Monday, 05 July 2021 08:02

NPC Staff Member Wins Prestigious International Prize

Anojitha Sivaskaran, who works as a project officer at NPC, was one of the winners of the prestigious Diana Award for 2021 that honours young people for their social action or humanitarian work. The award commemorates the life of Britain’s Princess Diana who dedicated her time to improve the lives of others. Congratulating Anojitha on her achievement, NPC’s Executive Director Dr. Jehan Perera said that he was glad that NPC had provided a platform for her success. He said that Anojitha had shown herself as a good team player and contributed to the NPC’s outreach along with other committed staff members in difficult circumstances.

Anojitha spoke about her life and peace work.

What was your early life like?
I was born and brought up in Mallavi in the Mullaitivu District. My mother is a teacher, working at a primary school in Jaffna. My father is a lab assistant in Mullaitivu. I have two sisters. We have always had the freedom to follow our passions and explore new things; my family has been a big support to me. Between 2008 and 2009, I attended six different schools and couldn’t get a proper education because of the war. Sometimes I went a school only for two days. The next day we had to move because of the shelling. We spent few months in a welfare camp. We later moved to my grandmother’s house in Jaffna because our house was destroyed.

How do you feel about winning the prize?
I am truly honored and happy because I have received international recognition for what I am doing. It gives me confidence that I am going on the right path. I also realised the responsibilities I have to improve my work.

Do you feel your work is making a difference?
Yes. The work I do is changing the way young people think. Many young people in Sri Lanka are not aware of facts. They believe what they hear. As someone who interacts with diverse communities, I am trying bridge the gap among different communities through sharing my experiences. Through Interfaith Colombo and the National Peace Council, we create spaces for young people to speak about several critical issues related to reconciliation. Young people are given the opportunity make friends with others from different faiths and to understand their cultural practices and traditions.

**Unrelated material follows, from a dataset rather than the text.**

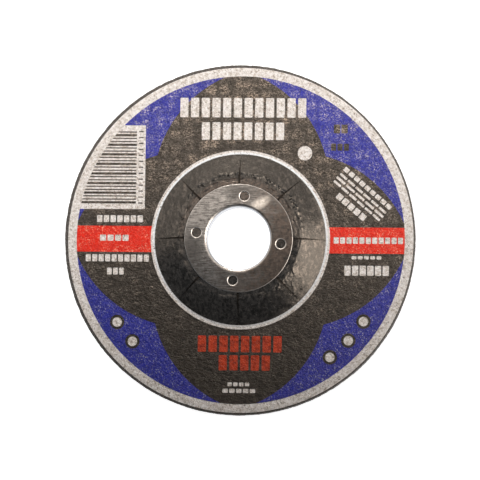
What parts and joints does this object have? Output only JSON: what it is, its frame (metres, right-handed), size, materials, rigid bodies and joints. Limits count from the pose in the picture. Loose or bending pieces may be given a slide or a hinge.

Do you sometimes lose hope and feel your work is not achieving any results?
No but I feel that we, as country, are lacking in state policies and spaces for young people to engage in decision making and lead change. It sometimes affects our work. There’s also concern about the security of people who are involved in humanitarian work and social action. My mother tells me, “Do whatever you want but make sure that not only you but also people around you are safe”. 

What motivates you to do the work that you do?
At a leadership session I facilitated, a young lady who had a stammer said, “I don’t normally speak since I have a complex because of my speech problem. Your speech and training have given me the confidence and motivation to speak out.” Such feedback motivates me to continue my work. My experiences and passion drive me to put more effort to give back to my community. I really don’t want others to experience what I have gone through.

How has living through the last days of the war affected you?
I lost my education for several months. At university, I sensed the difference in terms of the ability to speak English, record of achievements and other aspects where I was lacking. Fortunately, we as a family came through the war without physical injuries and overcame our financial struggles but many relatives and friends suffered. I have relatives who are living with disabilities, shrapnel inside their bodies and with heavy loans.

How have you managed not to feel hatred and bitterness for what you have suffered?
One major factor is my parents and family. My grandfather used to tell stories about his Muslim friend with whom he celebrated Ramazan and a Sinhala principal who saved his job. I never felt
differences with other communities. My mentors are from the Sinhala community and they have always been supportive and inspired me with their examples.

What was it like, coming from the north, to study at a southern university?
At first, my family didn’t want to send me so far away. I couldn’t speak a single sentence in Sinhala so I struggled at the beginning. However, I made friends with people from different communities and learnt to communicate in Sinhala within six months. Now they are like my family. After the Easter attacks, our hostel was closed and I couldn’t find a place to stay. One of my friends from Kalutara invited me to stay at her house and her mother used to wake up early to cook for me. There are many examples like that.

How can young people influence the peace process? Are they an important contributor?
In our country, youth have been misled and misguided to take part in insurrections, the civil war and religious riots. Therefore it’s crucial to empower and transform young people as peace agents. This can be done through quality education and through creating opportunities for engagement. I believe that if young people work together, there’s nothing that cannot be achieved.